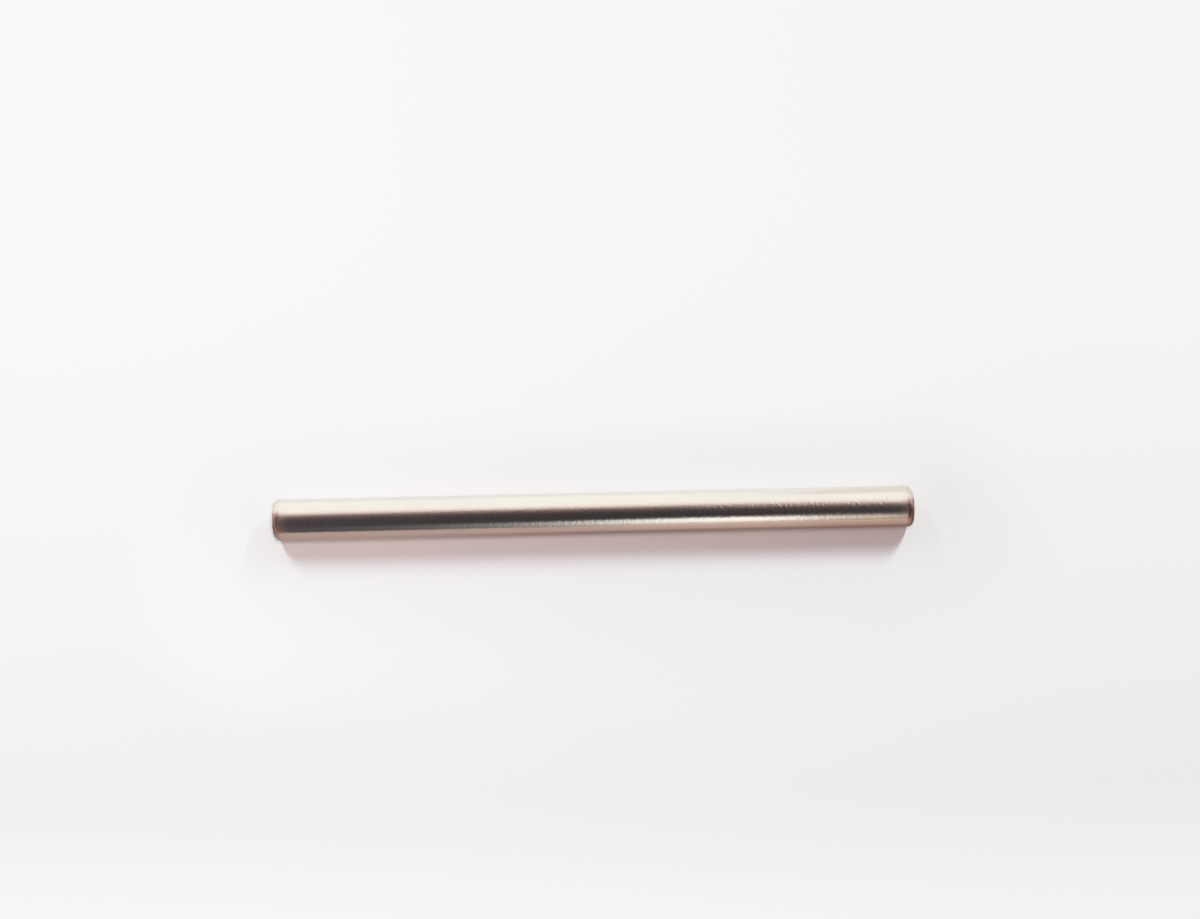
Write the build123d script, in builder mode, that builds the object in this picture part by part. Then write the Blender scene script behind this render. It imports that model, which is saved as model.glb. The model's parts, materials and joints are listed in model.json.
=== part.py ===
from build123d import *
import os

# A float pin: the plain straight shaft that a carburettor float swings on. It is slid through
# two posts of the carburettor body and the float's arm between them, so it has no head,
# groove, flat or thread. It is cut from ground steel rod and tumbled, which rounds the edge of
# each end and leaves a small flat face in the middle.
#
# X runs along the pin, Z is up, and the origin is on the axis, halfway along.

# Driving dimensions, in millimetres
pin_diameter = 2.0
pin_length = 31.0  # over the two end faces
end_edge_radius = 0.45  # where the wall turns into each end face

# Derived dimensions
pin_radius = pin_diameter / 2
half_length = pin_length / 2
end_face_radius = pin_radius - end_edge_radius
straight_half_length = half_length - end_edge_radius

# The pin is its own half section, turned about X: an end face, the rounded edge, the
# straight wall, the other rounded edge and the other end face.
with BuildPart() as float_pin:
    with BuildSketch(Plane.XZ):
        with BuildLine():
            left_face = Line((-half_length, 0), (-half_length, end_face_radius))
            left_edge = RadiusArc(left_face @ 1, (-straight_half_length, pin_radius), end_edge_radius)
            wall = Line(left_edge @ 1, (straight_half_length, pin_radius))
            right_edge = RadiusArc(wall @ 1, (half_length, end_face_radius), end_edge_radius)
            right_face = Line(right_edge @ 1, (half_length, 0))
            Line(right_face @ 1, left_face @ 0)
        make_face()
    revolve(axis=Axis.X)

float_pin.part.label = "float_pin"

os.makedirs("parts", exist_ok=True)
export_step(float_pin.part, "parts/float_pin.step")
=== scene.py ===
import json
import math

import bpy
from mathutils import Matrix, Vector


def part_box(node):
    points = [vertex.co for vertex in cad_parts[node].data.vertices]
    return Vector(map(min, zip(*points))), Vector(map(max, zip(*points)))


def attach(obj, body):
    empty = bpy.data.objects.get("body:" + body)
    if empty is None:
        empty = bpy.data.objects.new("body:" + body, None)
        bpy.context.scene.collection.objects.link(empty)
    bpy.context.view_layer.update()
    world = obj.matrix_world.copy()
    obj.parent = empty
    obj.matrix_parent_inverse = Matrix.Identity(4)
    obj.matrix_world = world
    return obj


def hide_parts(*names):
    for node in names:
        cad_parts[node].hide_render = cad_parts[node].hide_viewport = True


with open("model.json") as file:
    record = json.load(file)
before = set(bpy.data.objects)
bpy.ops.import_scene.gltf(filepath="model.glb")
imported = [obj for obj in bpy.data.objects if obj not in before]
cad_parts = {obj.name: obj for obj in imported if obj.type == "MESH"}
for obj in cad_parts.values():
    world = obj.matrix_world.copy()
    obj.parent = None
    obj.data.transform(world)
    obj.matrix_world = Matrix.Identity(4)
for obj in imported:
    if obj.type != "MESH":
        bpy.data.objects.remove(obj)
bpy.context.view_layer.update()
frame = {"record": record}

# A bright steel float pin lying on a pale table. X runs along the pin, Z is up and lengths are in
# metres. Its sizes come from the frame: the wall's length is the running length of its mount.
PIN = "float_pin"
MM = 0.001
low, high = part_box(PIN)
radius = (high.z - low.z) / 2
half_length = (high.x - low.x) / 2
mounts = {mount["name"]: mount for mount in frame["record"]["mounts"]}
half_wall = mounts["hinge_pin"]["dims"]["length_mm"] * MM / 2
edge_radius = half_length - half_wall
face_radius = radius - edge_radius

SEGMENTS = 128  # round the pin
WALL_PARTS = 4  # stretches of the wall, each with its own place in the UV map
RINGS_IN_PART = 8
WALL_RINGS = WALL_PARTS * RINGS_IN_PART
EDGE_RINGS = 16
FACE_RINGS = 5
END_RINGS = FACE_RINGS + EDGE_RINGS
RING_COUNT = 2 * END_RINGS + WALL_RINGS - 1
FIRST_WALL = END_RINGS - 1  # the rings where the wall begins and ends
LAST_WALL = FIRST_WALL + WALL_RINGS
DOME = 0.05 * MM  # how far each end face would bulge if it went on to the full radius
UV_SCALE = 0.0605 / MM  # UV units for a metre of surface
UV_GAP = 0.02


# ---------------------------------------------------------------- small helpers
def new_material(name):
    """An empty node material, with its node tree and output node."""
    material = bpy.data.materials.new(name)
    material.use_nodes = True
    material.node_tree.nodes.clear()
    output = material.node_tree.nodes.new("ShaderNodeOutputMaterial")
    return material, material.node_tree, output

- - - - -

Copy every line of the material, please, keeping it exactly the same.

→ **EXERCISE RESULT**
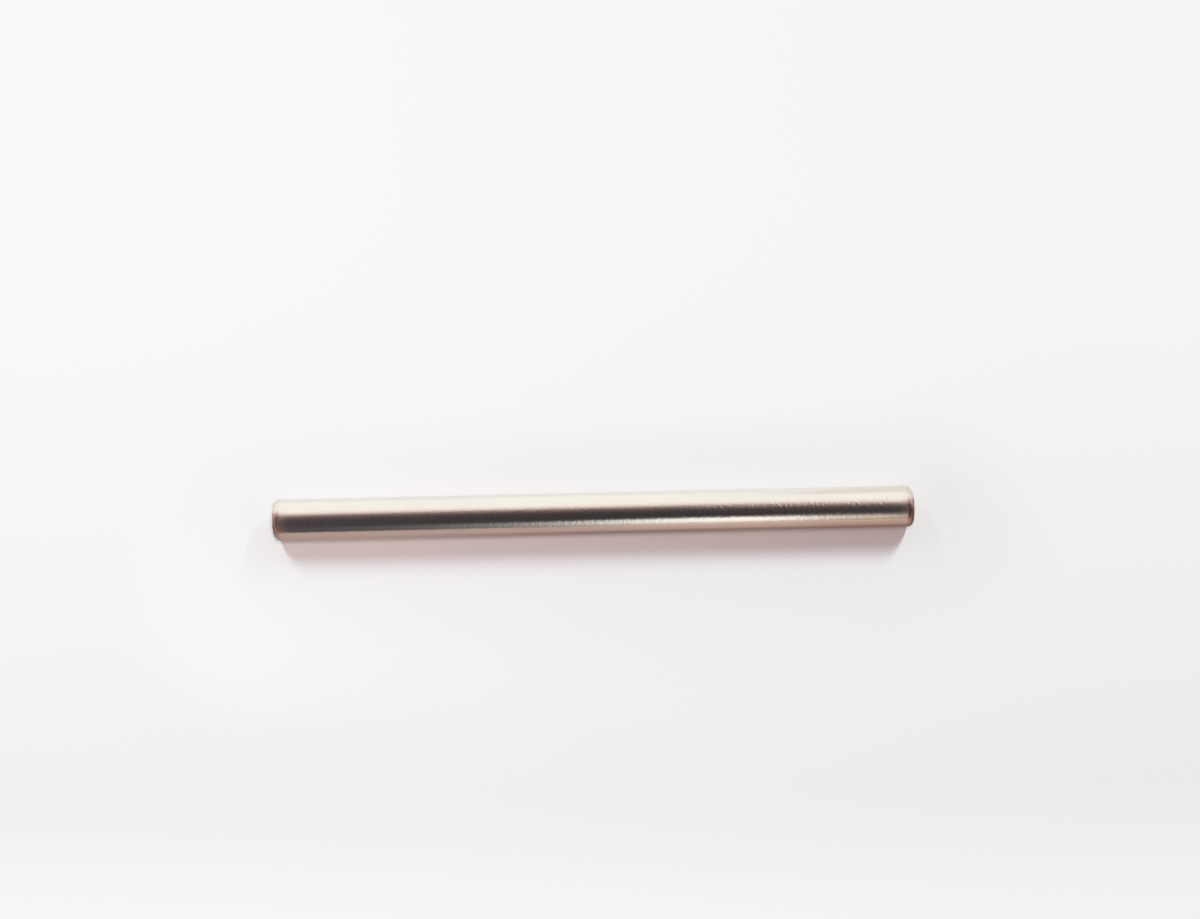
Write the build123d script, in builder mode, that builds the object in this picture part by part. Then write the Blender scene script behind this render. It imports that model, which is saved as model.glb. The model's parts, materials and joints are listed in model.json.
=== part.py ===
from build123d import *
import os

# A float pin: the plain straight shaft that a carburettor float swings on. It is slid through
# two posts of the carburettor body and the float's arm between them, so it has no head,
# groove, flat or thread. It is cut from ground steel rod and tumbled, which rounds the edge of
# each end and leaves a small flat face in the middle.
#
# X runs along the pin, Z is up, and the origin is on the axis, halfway along.

# Driving dimensions, in millimetres
pin_diameter = 2.0
pin_length = 31.0  # over the two end faces
end_edge_radius = 0.45  # where the wall turns into each end face

# Derived dimensions
pin_radius = pin_diameter / 2
half_length = pin_length / 2
end_face_radius = pin_radius - end_edge_radius
straight_half_length = half_length - end_edge_radius

# The pin is its own half section, turned about X: an end face, the rounded edge, the
# straight wall, the other rounded edge and the other end face.
with BuildPart() as float_pin:
    with BuildSketch(Plane.XZ):
        with BuildLine():
            left_face = Line((-half_length, 0), (-half_length, end_face_radius))
            left_edge = RadiusArc(left_face @ 1, (-straight_half_length, pin_radius), end_edge_radius)
            wall = Line(left_edge @ 1, (straight_half_length, pin_radius))
            right_edge = RadiusArc(wall @ 1, (half_length, end_face_radius), end_edge_radius)
            right_face = Line(right_edge @ 1, (half_length, 0))
            Line(right_face @ 1, left_face @ 0)
        make_face()
    revolve(axis=Axis.X)

float_pin.part.label = "float_pin"

os.makedirs("parts", exist_ok=True)
export_step(float_pin.part, "parts/float_pin.step")
=== scene.py ===
import json
import math

import bpy
from mathutils import Matrix, Vector


def part_box(node):
    points = [vertex.co for vertex in cad_parts[node].data.vertices]
    return Vector(map(min, zip(*points))), Vector(map(max, zip(*points)))


def attach(obj, body):
    empty = bpy.data.objects.get("body:" + body)
    if empty is None:
        empty = bpy.data.objects.new("body:" + body, None)
        bpy.context.scene.collection.objects.link(empty)
    bpy.context.view_layer.update()
    world = obj.matrix_world.copy()
    obj.parent = empty
    obj.matrix_parent_inverse = Matrix.Identity(4)
    obj.matrix_world = world
    return obj


def hide_parts(*names):
    for node in names:
        cad_parts[node].hide_render = cad_parts[node].hide_viewport = True


with open("model.json") as file:
    record = json.load(file)
before = set(bpy.data.objects)
bpy.ops.import_scene.gltf(filepath="model.glb")
imported = [obj for obj in bpy.data.objects if obj not in before]
cad_parts = {obj.name: obj for obj in imported if obj.type == "MESH"}
for obj in cad_parts.values():
    world = obj.matrix_world.copy()
    obj.parent = None
    obj.data.transform(world)
    obj.matrix_world = Matrix.Identity(4)
for obj in imported:
    if obj.type != "MESH":
        bpy.data.objects.remove(obj)
bpy.context.view_layer.update()
frame = {"record": record}

# A bright steel float pin lying on a pale table. X runs along the pin, Z is up and lengths are in
# metres. Its sizes come from the frame: the wall's length is the running length of its mount.
PIN = "float_pin"
MM = 0.001
low, high = part_box(PIN)
radius = (high.z - low.z) / 2
half_length = (high.x - low.x) / 2
mounts = {mount["name"]: mount for mount in frame["record"]["mounts"]}
half_wall = mounts["hinge_pin"]["dims"]["length_mm"] * MM / 2
edge_radius = half_length - half_wall
face_radius = radius - edge_radius

SEGMENTS = 128  # round the pin
WALL_PARTS = 4  # stretches of the wall, each with its own place in the UV map
RINGS_IN_PART = 8
WALL_RINGS = WALL_PARTS * RINGS_IN_PART
EDGE_RINGS = 16
FACE_RINGS = 5
END_RINGS = FACE_RINGS + EDGE_RINGS
RING_COUNT = 2 * END_RINGS + WALL_RINGS - 1
FIRST_WALL = END_RINGS - 1  # the rings where the wall begins and ends
LAST_WALL = FIRST_WALL + WALL_RINGS
DOME = 0.05 * MM  # how far each end face would bulge if it went on to the full radius
UV_SCALE = 0.0605 / MM  # UV units for a metre of surface
UV_GAP = 0.02


# ---------------------------------------------------------------- small helpers
def new_material(name):
    """An empty node material, with its node tree and output node."""
    material = bpy.data.materials.new(name)
    material.use_nodes = True
    material.node_tree.nodes.clear()
    output = material.node_tree.nodes.new("ShaderNodeOutputMaterial")
    return material, material.node_tree, output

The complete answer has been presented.